I’m trying to remap primary keys between versioned data and code releases with as small a diff as possible.
I have a list of elements, e.g. [a,b,c,...,j]
, and some deterministic process that assigns these elements to groups, e.g. g0_0={a,b,c}, g0_1={d,e,f,g,h}, g0_2={i}, and g0_3={j}
.
Later, I add elements to the list, e.g. [k,l]
, and I improve my process, e.g. here my groups are g1_0={a,b,c,d}, g1_1={e,f,g,h,i,k}, g1_2={j,l}
.
How can I efficiently obtain a (many-to-many) mapping from old groups to new groups that minimises the differences between the mapped sets?
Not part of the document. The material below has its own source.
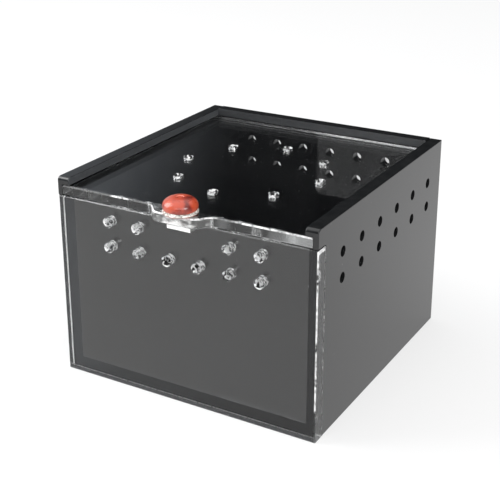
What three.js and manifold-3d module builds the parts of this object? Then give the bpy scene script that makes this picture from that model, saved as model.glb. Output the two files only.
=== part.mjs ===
// Small acrylic insect box: black bonded panels, a clear front panel, a clear lid that slides
// forward in grooves milled in the side panels, and a lift-out locking pin with a red bead.
// Millimetres. X is the width, Y the depth (front at -Y), Z up. Origin: centre of the footprint.
import * as THREE from 'three';
import { mergeVertices } from 'three/addons/utils/BufferGeometryUtils.js';
import Module from 'manifold-3d';

const wasm = await Module();
wasm.setup();

// Box
const WIDTH = 100;
const DEPTH = 103.5;
const HEIGHT = 74.25;
const SIDE_T = 4.625;
const BACK_T = 4.625;
const BASE_T = 4.625;
const FRONT_T = 5;
const BACK_PROUD = 0.25;
const EAR_RADIUS = 1.5;

// Lid and its grooves
const LID_T = 3.375;
const LID_Z = 68;
const GROOVE_DEPTH = 2.75;
const GROOVE_PLAY = 0.25;
const LID_SIDE_PLAY = 0.15;
const LID_END_PLAY = 0.25;
const TAB_X = 0.75;
const TAB_REACH = 5.1;
const TAB_ROOT_HALF = 13.25;
const TAB_NOSE_HALF = 6.25;
const TAB_EASE = 3;

// Vent holes
const HOLE_D = 3.6;
const ROW_TOP_Z = 61;
const ROW_PITCH = 9.125;
const HOLES_PER_ROW = 6;
const CROSS_PITCH = 11.75;
const SIDE_PITCH = 14.6;
const LID_RING_HOLES = 8;
const LID_RING_RADIUS = 27;
const LID_RING_FROM_FRONT = 47.5;

// Locking pin: rod, clear flange and bead, standing in the tab over the keeper
const PIN_X = 1.75;
const PIN_OUT = 2;
const ROD_D = 2;
const ROD_PLAY = 0.3;
const FLANGE_D = 12.1;
const FLANGE_T = 0.75;
const FLANGE_GAP = 0.3;
const BEAD_D = 11.7;
const BEAD_BASE_D = 9.8;
const BEAD_EQUATOR = 1.6;
const BEAD_H = 4.5;
const BEAD_BORE_PLAY = 0.1;
const BEAD_TOP_LAND_D = 3.4;
const KEEPER_W = 9;
const KEEPER_OUT = 3.4;
const KEEPER_H = 1.6;
const KEEPER_PLAY = 0.2;

// Fineness of round forms
const HOLE_SIDES = 32;
const RING_SIDES = 56;
const ARC_STEPS = 9;
const CUT = 1;

// Derived places
const INNER_X = WIDTH / 2 - SIDE_T;
const FRONT_Y = -DEPTH / 2;
const BACK_Y = DEPTH / 2;
const CAVITY_FRONT_Y = FRONT_Y + FRONT_T;
const CAVITY_BACK_Y = BACK_Y - BACK_T;
const GROOVE_FLOOR = LID_Z - GROOVE_PLAY;
const GROOVE_TOP = LID_Z + LID_T + GROOVE_PLAY;
const FRONT_TOP = GROOVE_FLOOR - GROOVE_PLAY;
const LID_TOP = LID_Z + LID_T;
const PIN_Y = FRONT_Y - PIN_OUT;

const BLACK = { color: 0x17181a, roughness: 0.18, metalness: 0 };
const CLEAR = { color: 0xdfe6e8, roughness: 0.08, metalness: 0, transparent: true, opacity: 0.35 };
const RED = { color: 0xb8372a, roughness: 0.25, metalness: 0 };

// A three.js geometry as a manifold solid, and a solid back as a flat-shaded geometry.
function toSolid(geometry) {
  const bare = geometry.clone();
  bare.deleteAttribute('normal');
  bare.deleteAttribute('uv');
  const merged = mergeVertices(bare);
  return new wasm.Manifold(new wasm.Mesh({
    numProp: 3,
    vertProperties: new Float32Array(merged.attributes.position.array),
    triVerts: new Uint32Array(merged.index.array),
  }));
}

function toGeometry(solid) {
  const mesh = solid.getMesh();
  const geometry = new THREE.BufferGeometry();
  geometry.setAttribute('position', new THREE.BufferAttribute(mesh.vertProperties, 3));
  geometry.setIndex(new THREE.BufferAttribute(mesh.triVerts, 1));
  geometry.computeVertexNormals();
  return geometry;
}

// A box between two corners.
function block(low, high) {
  const size = high.map((value, i) => value - low[i]);
  const middle = high.map((value, i) => (value + low[i]) / 2);
  return new THREE.BoxGeometry(...size).translate(...middle);
}

// A cutting cylinder for a hole through a panel, along 'x', 'y' or 'z'.
function drill(centre, diameter, length, axis) {
  const tool = new THREE.CylinderGeometry(diameter / 2, diameter / 2, length, HOLE_SIDES);
  if (axis === 'x') tool.rotateZ(Math.PI / 2);
  if (axis === 'z') tool.rotateX(Math.PI / 2);
  return toSolid(tool.translate(...centre));
}

function cutAll(geometry, tools) {
  const solid = tools.reduce((rest, tool) => rest.subtract(tool), toSolid(geometry));
  return toGeometry(solid);
}

function node(name, geometry, look) {
  const mesh = new THREE.Mesh(geometry, new THREE.MeshStandardMaterial(look));
  mesh.name = name;
  return mesh;
}

// The two rows of vent holes that every wall has: places along the wall, with their heights.
function ventGrid(centre, pitch) {
  const grid = [];
  for (let row = 0; row < 2; row += 1) {
    for (let i = 0; i < HOLES_PER_ROW; i += 1) {
      const along = centre + pitch * (i - (HOLES_PER_ROW - 1) / 2);
      grid.push({ along, z: ROW_TOP_Z - row * ROW_PITCH, row });
    }
  }
  return grid;
}

function basePlate() {
  return block([-INNER_X, CAVITY_FRONT_Y, 0], [INNER_X, CAVITY_BACK_Y, BASE_T]);
}

function backPanel() {
  const plate = block([-INNER_X, CAVITY_BACK_Y, 0], [INNER_X, BACK_Y, HEIGHT + BACK_PROUD]);
  const tools = ventGrid(0, CROSS_PITCH).map(({ along, z }) =>
    drill([along, BACK_Y - BACK_T / 2, z], HOLE_D, BACK_T + 2 * CUT, 'y'));
  return cutAll(plate, tools);
}

// A side panel: a plate with an ear that reaches over the front panel, drilled, and milled on
// its inner face with the groove that the lid runs in. side is -1 for left and 1 for right.
function sidePanel(side) {
  const outline = new THREE.Shape();
  outline.moveTo(CAVITY_FRONT_Y, 0);
  outline.lineTo(BACK_Y, 0);
  outline.lineTo(BACK_Y, HEIGHT);
  outline.lineTo(FRONT_Y + EAR_RADIUS, HEIGHT);
  outline.absarc(FRONT_Y + EAR_RADIUS, HEIGHT - EAR_RADIUS, EAR_RADIUS, Math.PI / 2, Math.PI, false);
  outline.lineTo(FRONT_Y, GROOVE_FLOOR);
  outline.lineTo(CAVITY_FRONT_Y, GROOVE_FLOOR);
  const plate = new THREE.ExtrudeGeometry(outline, {
    depth: SIDE_T, bevelEnabled: false, curveSegments: ARC_STEPS,
  });
  plate.rotateY(Math.PI / 2).rotateX(Math.PI / 2);
  const inner = side > 0 ? INNER_X : -WIDTH / 2;
  plate.translate(inner, 0, 0);

  const grooveX = [INNER_X - CUT, INNER_X + GROOVE_DEPTH].map((x) => x * side).sort((a, b) => a - b);
  const groove = block(
    [grooveX[0], FRONT_Y - CUT, GROOVE_FLOOR],
    [grooveX[1], CAVITY_BACK_Y, GROOVE_TOP],
  );
  const middle = (CAVITY_FRONT_Y + BACK_Y) / 2;
  const holes = ventGrid(middle, SIDE_PITCH).map(({ along, z }) =>
    drill([side * (WIDTH / 2 - SIDE_T / 2), along, z], HOLE_D, SIDE_T + 2 * CUT, 'x'));
  return cutAll(plate, [toSolid(groove), ...holes]);
}

// The clear front panel. Its upper row leaves out the holes that the keeper covers.
function frontPanel() {
  const plate = block([-WIDTH / 2, FRONT_Y, 0], [WIDTH / 2, CAVITY_FRONT_Y, FRONT_TOP]);
  const open = ventGrid(0, CROSS_PITCH).filter(({ along, row }) =>
    row > 0 || Math.abs(along) > CROSS_PITCH);
  const tools = open.map(({ along, z }) =>
    drill([along, FRONT_Y + FRONT_T / 2, z], HOLE_D, FRONT_T + 2 * CUT, 'y'));
  return cutAll(plate, tools);
}

function keeperBlock() {
  const top = FRONT_TOP - KEEPER_PLAY;
  const bar = block(
    [PIN_X - KEEPER_W / 2, FRONT_Y - KEEPER_OUT, top - KEEPER_H],
    [PIN_X + KEEPER_W / 2, FRONT_Y, top],
  );
  return cutAll(bar, [drill([PIN_X, PIN_Y, top], ROD_D + ROD_PLAY, KEEPER_H * 3, 'z')]);
}

// The lid: a sheet with a soft-shouldered pull tab, a ring of vent holes and the pin's hole.
function slidingLid() {
  const half = INNER_X + GROOVE_DEPTH - LID_SIDE_PLAY;
  const nose = FRONT_Y - TAB_REACH;
  const outline = new THREE.Shape();
  outline.moveTo(half, FRONT_Y);
  outline.lineTo(half, CAVITY_BACK_Y - LID_END_PLAY);
  outline.lineTo(-half, CAVITY_BACK_Y - LID_END_PLAY);
  outline.lineTo(-half, FRONT_Y);
  outline.lineTo(TAB_X - TAB_ROOT_HALF, FRONT_Y);
  outline.bezierCurveTo(
    TAB_X - TAB_ROOT_HALF + TAB_EASE, FRONT_Y,
    TAB_X - TAB_NOSE_HALF - TAB_EASE, nose,
    TAB_X - TAB_NOSE_HALF, nose,
  );
  outline.lineTo(TAB_X + TAB_NOSE_HALF, nose);
  outline.bezierCurveTo(
    TAB_X + TAB_NOSE_HALF + TAB_EASE, nose,
    TAB_X + TAB_ROOT_HALF - TAB_EASE, FRONT_Y,
    TAB_X + TAB_ROOT_HALF, FRONT_Y,
  );
  const sheet = new THREE.ExtrudeGeometry(outline, {
    depth: LID_T, bevelEnabled: false, curveSegments: ARC_STEPS,
  }).translate(0, 0, LID_Z);

  const tools = [drill([PIN_X, PIN_Y, LID_Z], ROD_D + ROD_PLAY, LID_T * 4, 'z')];
  for (let i = 0; i < LID_RING_HOLES; i += 1) {
    const turn = (i / LID_RING_HOLES) * 2 * Math.PI;
    const x = LID_RING_RADIUS * Math.cos(turn);
    const y = FRONT_Y + LID_RING_FROM_FRONT + LID_RING_RADIUS * Math.sin(turn);
    tools.push(drill([x, y, LID_Z], HOLE_D, LID_T * 4, 'z'));
  }
  return cutAll(sheet, tools);
}

// Turns a closed profile of [radius, height] points about the pin's axis.
function turned(profile, bottom) {
  const points = [...profile, profile[0]].map(([r, z]) => new THREE.Vector2(r, z));
  const geometry = new THREE.LatheGeometry(points, RING_SIDES);
  geometry.rotateX(Math.PI / 2).translate(PIN_X, PIN_Y, bottom);
  return toGeometry(toSolid(geometry));
}

function lockFlange() {
  const bore = ROD_D / 2 + BEAD_BORE_PLAY;
  const rim = FLANGE_D / 2;
  return turned([[bore, 0], [rim, 0], [rim, FLANGE_T], [bore, FLANGE_T]], LID_TOP + FLANGE_GAP);
}

// The bead: a flat base, a quarter ellipse out to its widest ring and another up to the top land.
function lockBead() {
  const bore = ROD_D / 2 + BEAD_BORE_PLAY;
  const wide = BEAD_D / 2;
  const foot = BEAD_BASE_D / 2;
  const land = BEAD_TOP_LAND_D / 2;
  const profile = [[bore, 0]];
  for (let i = 0; i <= ARC_STEPS; i += 1) {
    const a = (i / ARC_STEPS) * (Math.PI / 2);
    profile.push([foot + (wide - foot) * Math.sin(a), BEAD_EQUATOR * (1 - Math.cos(a))]);
  }
  for (let i = 1; i <= ARC_STEPS; i += 1) {
    const a = (i / ARC_STEPS) * (Math.PI / 2);
    const z = BEAD_EQUATOR + (BEAD_H - BEAD_EQUATOR) * Math.sin(a);
    profile.push([land + (wide - land) * Math.cos(a), z]);
  }
  profile.push([bore, BEAD_H]);
  return turned(profile, LID_TOP + FLANGE_GAP + FLANGE_T);
}

// The rod stands in the tab's hole and runs up through the flange and the bead.
function lockRod() {
  const bottom = LID_Z;
  const top = LID_TOP + FLANGE_GAP + FLANGE_T + BEAD_H - ROD_PLAY;
  const rod = new THREE.CylinderGeometry(ROD_D / 2, ROD_D / 2, top - bottom, HOLE_SIDES);
  return toGeometry(toSolid(rod.rotateX(Math.PI / 2).translate(PIN_X, PIN_Y, (top + bottom) / 2)));
}

const box = new THREE.Group();
box.add(node('base_plate', basePlate(), BLACK));
box.add(node('back_panel', backPanel(), BLACK));
box.add(node('left_side_panel', sidePanel(-1), BLACK));
box.add(node('right_side_panel', sidePanel(1), BLACK));
box.add(node('front_panel', frontPanel(), CLEAR));
box.add(node('keeper_block', keeperBlock(), CLEAR));

const lid = new THREE.Group();
lid.add(node('sliding_lid', slidingLid(), CLEAR));

const pin = new THREE.Group();
pin.add(node('lock_flange', lockFlange(), CLEAR));
pin.add(node('lock_bead', lockBead(), RED));
pin.add(node('lock_rod', lockRod(), CLEAR));
lid.add(pin);

const part = new THREE.Group();
part.add(box, lid);

export default part;
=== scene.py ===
"""Acrylic insect box: fine meshes, materials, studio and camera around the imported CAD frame."""
import math

import bmesh
import bpy
from mathutils import Matrix, Vector, noise
from mathutils.geometry import tessellate_polygon


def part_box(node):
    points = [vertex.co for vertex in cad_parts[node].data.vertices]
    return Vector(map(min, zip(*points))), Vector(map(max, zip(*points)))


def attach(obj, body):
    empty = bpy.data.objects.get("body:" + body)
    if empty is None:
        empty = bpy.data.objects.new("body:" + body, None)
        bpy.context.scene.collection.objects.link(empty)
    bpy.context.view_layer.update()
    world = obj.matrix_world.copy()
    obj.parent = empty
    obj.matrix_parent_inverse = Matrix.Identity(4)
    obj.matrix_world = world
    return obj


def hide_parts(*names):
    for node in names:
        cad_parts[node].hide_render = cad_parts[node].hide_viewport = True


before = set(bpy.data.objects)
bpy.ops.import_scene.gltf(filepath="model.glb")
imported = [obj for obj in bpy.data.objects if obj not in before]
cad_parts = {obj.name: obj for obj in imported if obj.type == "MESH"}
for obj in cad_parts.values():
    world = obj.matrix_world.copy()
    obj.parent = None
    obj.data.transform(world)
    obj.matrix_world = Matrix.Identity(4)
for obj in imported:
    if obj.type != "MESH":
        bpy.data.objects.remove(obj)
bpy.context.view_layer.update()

MM = 0.001

# ---------------------------------------------------------------- sizes shared with the CAD
HOLE_R = 1.8 * MM
ROW_TOP_Z = 61.0 * MM
ROW_PITCH = 9.125 * MM
HOLES_PER_ROW = 6
CROSS_PITCH = 11.75 * MM
SIDE_PITCH = 14.6 * MM
LID_RING_HOLES = 8
LID_RING_R = 27.0 * MM
LID_RING_FROM_FRONT = 47.5 * MM
EAR_R = 1.5 * MM
GROOVE_DEPTH = 2.75 * MM
GROOVE_PLAY = 0.25 * MM
TAB_X = 0.75 * MM
TAB_ROOT_HALF = 13.25 * MM
TAB_NOSE_HALF = 6.25 * MM
TAB_EASE = 3.0 * MM
PIN_X = 1.75 * MM
PIN_OUT = 2.0 * MM
BORE_R = 1.15 * MM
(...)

In this example we would see:
g0_0 |-> g1_0: diff=1
g0_1,g0_2 |-> g1_1: diff=2
g0_3 |-> g1_2: diff=1
total_diff = 4
I could assemble this as a mixed integer optimisation problem with a bipartite graph:
g0_0 g0_1 g0_2 g0_3
| | / /
g1_0 g1_1 g_1_2
where edges have discrete values [0,1], and I minimise the total difference.
However, in this application, my number of groups is much larger. I expect my adjacency matrix of size count(g0_*)
times count(g1_*)
will be too large to make this approach tractible.